2008 Chardonnay (R50 or $6.60 per bottle). This wine had good fruit with a hint of vanilla and oak. It was a very refreshing dry wine.
2007 Pinotage (R58 or $7.70 per bottle). Pinotage is what South Africa is known for, so we had to try this wine. It had a vibrant red color with a lot of berry flavors and a nice soft finish.
Finally, we tried the Villion MCC Brut (R65 or $8.60 per bottle). This wine had tiny, delicate bubbles with a bready aroma. It had very good body and nice balance.
Our next stop was at Springfield Estate Winery which had been recommended by the manager of the nature reserve where we had stayed the previous night. Once again all the wines were excellent, but a few stood out.
2009 Life from Stone Sauvignon Blanc (R67 or $9 per bottle). The vines for this wine are planted in very rocky soil. It is a somewhat austere wine with an almost flinty, grassy flavor. SPIT and I both loved this wine. It had a very clean flavor which we found out later pairs well with spicy and creamy foods.
2009 Special Cuvee Sauvignon Blanc (R66 or $9 per bottle). Unlike with the previous wine, these vines are grown in sandy, alluvial soil and the difference in the two wines clearly evident. It has a lighter and softer flavor than the Life from Stone. It was very different and very good.
2003 The Work of Time (R100 or $13 per bottle). This is a blend of merlot, cabernet franc and cabernet sauvignon. The grapes were fermented whole with native yeast and left for 5 weeks on the skins. A slow 18 months of barrel maturation followed and 2 years of bottles ageing it had a spicy, peppery flavor that would go well with spicy foods and cheeses.
Finally we tried the Methode Ancienne Cabernet Sauvignon (R205 or $27 per bottle). This wine is a little out of the Vine price range, but well worth it. It is aged two years in new French barrels and a further three years in bottles in the winery cellar. It was dry with a lush, full flavor and a long finish. It was great when we tasted it at the winery, and with 5-6 more years in the cellar it will only get mellower and round out nicely.

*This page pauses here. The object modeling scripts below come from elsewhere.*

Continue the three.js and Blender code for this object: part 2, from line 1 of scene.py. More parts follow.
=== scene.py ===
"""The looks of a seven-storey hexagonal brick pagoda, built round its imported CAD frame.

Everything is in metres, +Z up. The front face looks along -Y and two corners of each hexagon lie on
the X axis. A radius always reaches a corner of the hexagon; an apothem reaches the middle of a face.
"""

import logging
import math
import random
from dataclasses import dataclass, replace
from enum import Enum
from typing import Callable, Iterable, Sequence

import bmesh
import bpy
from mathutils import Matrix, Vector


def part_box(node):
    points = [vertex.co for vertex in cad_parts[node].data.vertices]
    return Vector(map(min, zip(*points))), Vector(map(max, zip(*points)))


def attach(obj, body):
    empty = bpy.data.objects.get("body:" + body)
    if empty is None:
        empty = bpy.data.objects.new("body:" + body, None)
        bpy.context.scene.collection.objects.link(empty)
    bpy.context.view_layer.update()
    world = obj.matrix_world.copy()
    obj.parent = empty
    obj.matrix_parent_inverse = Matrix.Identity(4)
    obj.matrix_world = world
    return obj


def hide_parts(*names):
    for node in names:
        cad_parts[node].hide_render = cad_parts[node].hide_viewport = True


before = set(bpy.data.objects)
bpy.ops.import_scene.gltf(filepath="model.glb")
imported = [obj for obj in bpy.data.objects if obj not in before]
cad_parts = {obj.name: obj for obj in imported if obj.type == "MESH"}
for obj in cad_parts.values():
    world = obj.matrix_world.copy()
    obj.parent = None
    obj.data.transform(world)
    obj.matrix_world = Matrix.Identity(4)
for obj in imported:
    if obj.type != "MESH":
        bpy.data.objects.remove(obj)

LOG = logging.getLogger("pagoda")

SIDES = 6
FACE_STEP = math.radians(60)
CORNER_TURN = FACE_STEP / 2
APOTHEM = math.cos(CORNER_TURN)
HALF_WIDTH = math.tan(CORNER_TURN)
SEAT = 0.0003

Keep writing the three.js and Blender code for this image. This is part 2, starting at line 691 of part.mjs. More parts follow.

The next and final stop on our wine safari was at the Fraai Uitzicht Historic Wine & Guest Farm where we stayed for one night. Fraai Uitzicht is Dutch for beautiful view and it lived up to its name. For dinner at their restaurant we both indulged in the Degustation Menu – seven courses paired with wines from the Robertson Valley. We really enjoy paired dinners because someone who knows wine has done the work for us and made sure the selections complement the food. They are a great way to increase your wine knowledge.

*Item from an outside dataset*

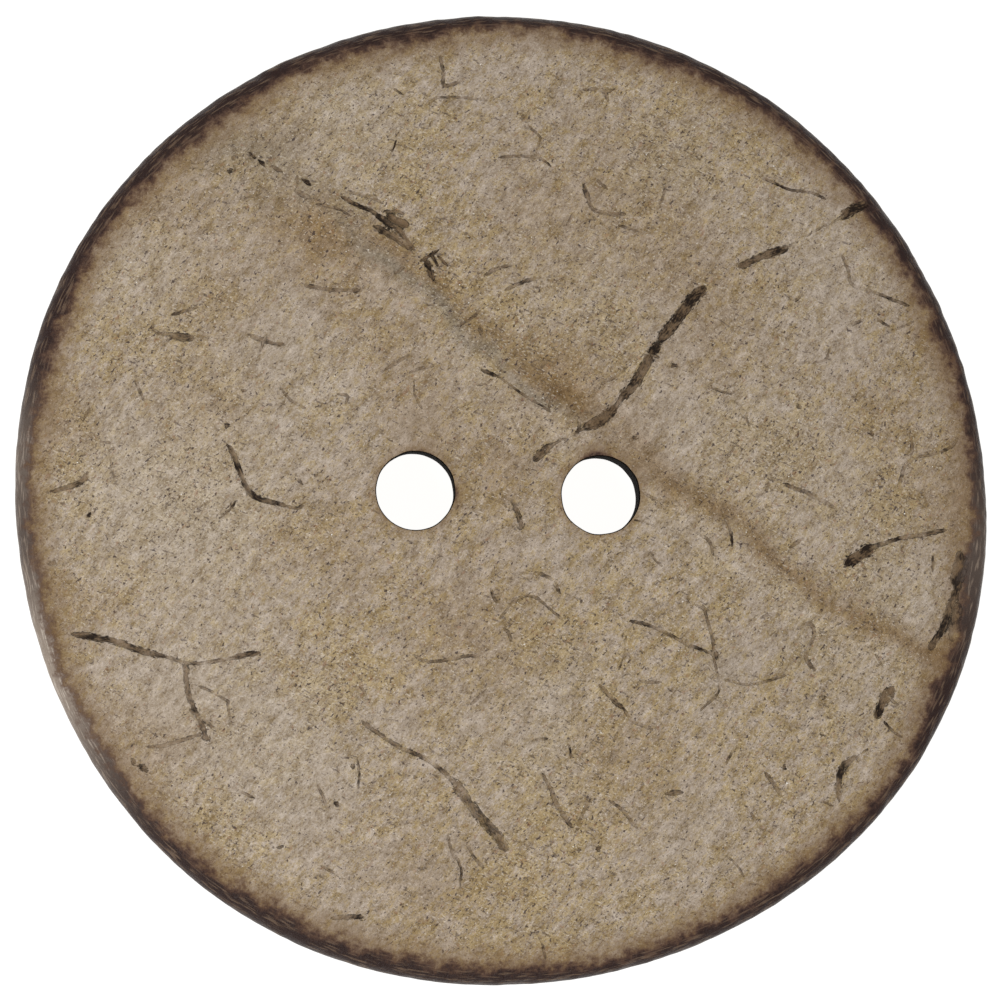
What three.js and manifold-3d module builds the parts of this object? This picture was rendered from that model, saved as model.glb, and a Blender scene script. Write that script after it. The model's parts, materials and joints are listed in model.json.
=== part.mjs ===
// A large two-hole sew-on button, cut as one disc from the shell of a coconut.
// Its face is the shell's own outer skin, gently domed. Its back is the shell's hollow inner face,
// ground flat in a narrow ring at the rim, which the button rests on.
//
// Units are millimetres. +Z points up out of the skin, and +X runs from one thread hole to the other.
// The origin is under the middle of the disc, in the plane of the ground ring.

import * as THREE from 'three';
import { mergeVertices } from 'three/addons/utils/BufferGeometryUtils.js';
import Module from 'manifold-3d';

// ---- Driving dimensions ----

const discDiameter = 50.8; // mean diameter, 80 ligne
const domeRadius = 100; // the coconut's curve, on its outer skin
const shellThickness = 2.9; // between the skin and the inner face
const groundRingWidth = 2.0; // flat ring ground on the back
const faceEdgeRadius = 0.9; // rounding from the skin to the side wall
const backEdgeRadius = 0.5; // rounding from the side wall to the ground ring

const threadHoleDiameter = 4.0; // one drill size
const threadHoleSpacing = 9.5; // between the centres of the two holes
const threadHoleBreak = 0.2; // 45 degree break at each mouth of a hole

// The rim is cut by hand, so it is a little out of round. Each lobe set adds
// height * cos(count * (angle - peak)) to the radius.
const rimLobes = [
  { count: 2, height: 0.165, peak: -37.5 },
  { count: 3, height: 0.08, peak: -7.7 },
  { count: 4, height: 0.136, peak: -30.5 },
];

// ---- Fineness of the faceted shapes ----

const rimSegments = 96;
const holeSegments = 32;
const sphereSteps = 8;
const edgeSteps = 4;
const mergeTolerance = 1e-4;
const cutOvershoot = 0.5;

// ---- Sizes that follow ----

const rimRadius = discDiameter / 2;
const innerDomeRadius = domeRadius - shellThickness;
const ringInnerRadius = rimRadius - backEdgeRadius - groundRingWidth;
// Both faces are spheres about one centre, placed so that the inner one meets the ground ring at z = 0.
const domeCentreZ = -Math.sqrt(innerDomeRadius ** 2 - ringInnerRadius ** 2);
const threadHoleRadius = threadHoleDiameter / 2;

const wasm = await Module();
wasm.setup();

/** Height of a sphere about the dome's centre, at a distance out from the axis. */
function sphereHeight(radius, out) {
  return domeCentreZ + Math.sqrt(radius ** 2 - out ** 2);
}

/** Points of an arc in the (out, up) plane, from one angle to another, both ends included. */
function arcPoints(centre, radius, fromAngle, toAngle, steps) {
  const points = [];
  for (let step = 0; step <= steps; step += 1) {
    const angle = THREE.MathUtils.lerp(fromAngle, toAngle, step / steps);
    const out = centre.x + radius * Math.cos(angle);
    points.push(new THREE.Vector2(out, centre.y + radius * Math.sin(angle)));
  }
  return points;
}

/** A profile of (out, up) points turned about the Z axis. */
function turned(profile, segments) {
  return new THREE.LatheGeometry(profile, segments).rotateX(Math.PI / 2);
}

/** A closed geometry's solid, with shared corners merged and the empty triangles on the axis left out. */
function toSolid(geometry) {
  const bare = geometry.clone();
  bare.deleteAttribute('normal');
  bare.deleteAttribute('uv');
  const merged = mergeVertices(bare, mergeTolerance);
  const corners = merged.index.array;
  const triangles = [];
  for (let first = 0; first < corners.length; first += 3) {
    const [a, b, c] = corners.slice(first, first + 3);
    if (a !== b && b !== c && c !== a) {
      triangles.push(a, b, c);
    }
  }
  return new wasm.Manifold(
    new wasm.Mesh({
      numProp: 3,
      vertProperties: merged.attributes.position.array,
      triVerts: Uint32Array.from(triangles),
    }),
  );
}

/** A solid's surface as a geometry with flat-shaded faces. */
function toGeometry(solid) {
  const mesh = solid.getMesh();
  const geometry = new THREE.BufferGeometry();
  geometry.setAttribute('position', new THREE.BufferAttribute(mesh.vertProperties, mesh.numProp));
  geometry.setIndex(new THREE.BufferAttribute(mesh.triVerts, 1));
  const faceted = geometry.toNonIndexed();
  faceted.computeVertexNormals();
  return faceted;
}

/** The disc's section: hollow back, ground ring, rounded side wall, domed skin. */
function discProfile() {
  const backEdge = new THREE.Vector2(rimRadius - backEdgeRadius, backEdgeRadius);
  const faceEdgeOut = rimRadius - faceEdgeRadius;
  const faceEdge = new THREE.Vector2(faceEdgeOut, sphereHeight(domeRadius - faceEdgeRadius, faceEdgeOut));
  const domeCentre = new THREE.Vector2(0, domeCentreZ);
  const upward = Math.PI / 2;
  const ringAngle = Math.acos(ringInnerRadius / innerDomeRadius);
  const skinEndAngle = Math.atan2(faceEdge.y - domeCentreZ, faceEdge.x);

  const hollow = arcPoints(domeCentre, innerDomeRadius, upward, ringAngle, sphereSteps);
  const backRounding = arcPoints(backEdge, backEdgeRadius, -upward, 0, edgeSteps);
  const faceRounding = arcPoints(faceEdge, faceEdgeRadius, 0, skinEndAngle, edgeSteps);
  const skin = arcPoints(domeCentre, domeRadius, skinEndAngle, upward, sphereSteps);
  hollow[0].x = 0;
  skin[skin.length - 1].x = 0;
  return [...hollow, ...backRounding, ...faceRounding, ...skin.slice(1)];
}

/** Moves the rim, and all inside it in proportion, to the hand-cut outline. */
function shapeOutline(geometry) {
  const places = geometry.attributes.position;
  for (let index = 0; index < places.count; index += 1) {
    const angle = Math.atan2(places.getY(index), places.getX(index));
    let growth = 0;
    for (const lobe of rimLobes) {
      growth += lobe.height * Math.cos(lobe.count * (angle - THREE.MathUtils.degToRad(lobe.peak)));
    }
    const scale = 1 + growth / rimRadius;
    places.setXY(index, places.getX(index) * scale, places.getY(index) * scale);
  }
  return geometry;
}

/** The drill's cut for one thread hole, flared at both faces to break their edges. */
function threadHoleCutter(side) {
  const out = (side * threadHoleSpacing) / 2;
  const backZ = sphereHeight(innerDomeRadius, out);
  const skinZ = sphereHeight(domeRadius, out);
  const mouthRadius = threadHoleRadius + threadHoleBreak + cutOvershoot;
  const profile = [
    new THREE.Vector2(0, backZ - cutOvershoot),
    new THREE.Vector2(mouthRadius, backZ - cutOvershoot),
    new THREE.Vector2(threadHoleRadius, backZ + threadHoleBreak),
    new THREE.Vector2(threadHoleRadius, skinZ - threadHoleBreak),
    new THREE.Vector2(mouthRadius, skinZ + cutOvershoot),
    new THREE.Vector2(0, skinZ + cutOvershoot),
  ];
  return toSolid(turned(profile, holeSegments).translate(out, 0, 0));
}

/** The whole disc, with its two thread holes drilled. */
function shellDisc() {
  let solid = toSolid(shapeOutline(turned(discProfile(), rimSegments)));
  for (const side of [-1, 1]) {
    solid = solid.subtract(threadHoleCutter(side));
  }
  const coconutShell = new THREE.MeshStandardMaterial({ color: 0x9a8a74, roughness: 0.8, metalness: 0 });
  const mesh = new THREE.Mesh(toGeometry(solid), coconutShell);
  mesh.name = 'coconut_shell_disc';
  return mesh;
}

const button = new THREE.Group();
button.name = 'sew_on_button';
button.add(shellDisc());

export default button;
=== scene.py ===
"""The looks of a large two-hole sew-on button, cut as one disc from the shell of a coconut.

The face keeps the nut's own weathered skin: matt, grey-brown, flecked along the fibre, crossed by a raised
seam and by dark fibre strands that lie in shallow channels. The seam's shade and light, a few glints on the
skin and the shade down the thread holes are painted into the colours. At the rim the skin is worn through to
the hard dark shell, which handling has made glossy; pale glint streaks and a pale highlight where it faces
the light are painted on it. The back is the hollow inside of the shell, ground flat in a narrow ring that the
button rests on.

Lengths are millimetres until a mesh is made. The frame is the CAD part's own: +Z out of the skin, +X from
one thread hole to the other, and z = 0 in the plane of the ground ring.
"""

from __future__ import annotations

import json
import logging
import math
from collections.abc import Sequence
from dataclasses import dataclass, field
from enum import Enum

import bpy
import numpy as np
from mathutils import Matrix, Vector
from mathutils.geometry import delaunay_2d_cdt

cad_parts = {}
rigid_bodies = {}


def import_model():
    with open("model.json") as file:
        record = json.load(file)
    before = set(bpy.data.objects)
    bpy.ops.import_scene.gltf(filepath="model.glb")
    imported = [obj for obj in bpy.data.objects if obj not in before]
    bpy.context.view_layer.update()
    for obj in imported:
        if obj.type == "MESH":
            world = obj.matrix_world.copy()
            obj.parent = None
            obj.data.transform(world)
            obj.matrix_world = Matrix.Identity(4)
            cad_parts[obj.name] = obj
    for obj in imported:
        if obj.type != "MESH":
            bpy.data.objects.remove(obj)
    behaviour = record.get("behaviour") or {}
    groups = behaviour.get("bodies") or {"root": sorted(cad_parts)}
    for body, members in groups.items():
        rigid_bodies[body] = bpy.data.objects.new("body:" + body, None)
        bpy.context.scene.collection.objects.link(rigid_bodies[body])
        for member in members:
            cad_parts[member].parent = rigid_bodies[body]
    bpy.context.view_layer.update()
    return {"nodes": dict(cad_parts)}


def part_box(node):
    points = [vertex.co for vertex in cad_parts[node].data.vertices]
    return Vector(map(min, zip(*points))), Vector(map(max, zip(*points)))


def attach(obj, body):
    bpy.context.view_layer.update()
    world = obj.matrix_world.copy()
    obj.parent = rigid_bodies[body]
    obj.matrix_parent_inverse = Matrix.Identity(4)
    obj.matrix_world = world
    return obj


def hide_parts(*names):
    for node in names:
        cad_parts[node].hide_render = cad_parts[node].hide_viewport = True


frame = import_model()

MM = 0.001
TURN = 2 * math.pi
SIDES = (-1, 1)
RIM_RADIUS = 25.4
DISC_NODE = "coconut_shell_disc"

log = logging.getLogger("button")

Route = tuple[tuple[float, float], ...]


# ---- Small tools ----


def linear(hex_colour: int) -> tuple[float, float, float, float]:
    """A colour given as an sRGB hex value, as the linear values that shaders take.

    Args:
        hex_colour: The colour as 0xRRGGBB.

    Returns:
        Red, green, blue and a full alpha, linear.
    """
    channels = []
    for shift in (16, 8, 0):
        share = ((hex_colour >> shift) & 0xFF) / 255
        channels.append(share / 12.92 if share <= 0.04045 else ((share + 0.055) / 1.055) ** 2.4)
    return (*channels, 1.0)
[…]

The first course appetizer was a selection of finger foods that presented a variety of flavors. It was paired with Methode Cap Classique Sparkling Wine from Graham Beck Wines (R125 or $17 per bottle). The wine was a blend of chardonnay and pinot noir with fine bubbles and went well with all of the foods in the course.
The second course was a salmon trout fillet on a bed of wasabi leek. The pairing was Life from Stone Sauvignon Blanc from Springfield Estate Winery (see above). The wine was very crisp which helped offset some of the heat from the wasabi. The leeks were prepared in a creamy style and the wine actually helped cut through that, so that each bite was as tasty as the first. We thought this was the best pairing of the night.
Next we were served a spicy butternut soup paired with gewürztraminer from Weltevrede Winery (R75 or $10 per bottle). The soup was delicious with only a slight spiciness (The SPIT, with Texas upbringing, said she couldn’t even taste any heat). The wine was a little sweet with a slight honey flavor which paired nicely with the soup.
Then came the springbok carpaccio, thinly sliced and lightly smoked. This course was paired with the 2005 Fraai Uitzicht Merlot (R148 or $20 per bottle). Fraai Uitzicht only makes a small amount of wine (about 5,000-6,000 bottles per year)--all merlot. It’s very well crafted, easy drinking with a nice long finish with some plum flavors coming through. It held up well to the smokiness of the carpaccio. We liked it so much we bought a bottle to bring home.
The next course was medallions of beef fillet in a port wine jus with tipsy onions (onions marinated in red wine) with spaetzle. The pairing was Red Gold Cabernet Sauvignon from Bushmanspad (R78 or $10.30 per bottle). The cab was lighter and fruitier than the merlot with some vanilla flavors peeking through, though food wise this was probably our least favorite course.
Finally, we had dessert–Dream of Africa. This was a freshly baked fondant of Belgian chocolate served with vanilla yogurt cream and berry coullis. The word decadent does not do justice to this dish. It was paired with a Cape Muscat from Weltevrede (R105 or $14 per bottle). The wine was very sweet with a slight strawberry taste, which went well with the dessert.
All in all we really enjoyed the wines we had in South Africa and highly recommend giving them a try. For the time being, though, the limiting factor with regards to the wines described in this article may be availability. The Graham Beck wines are widely available in the U.S. and the Springfield wines are available in a number of states along the Eastern seaboard. However, the only other wine we found for sale in the United States was the Weltevrede Cape Muscat while the rest are available only in South Africa or in European markets. So while they are certainly within The Naked Vine price range if you buy them in South Africa, factoring in the $1,000+ flight to get there might make them a little pricey.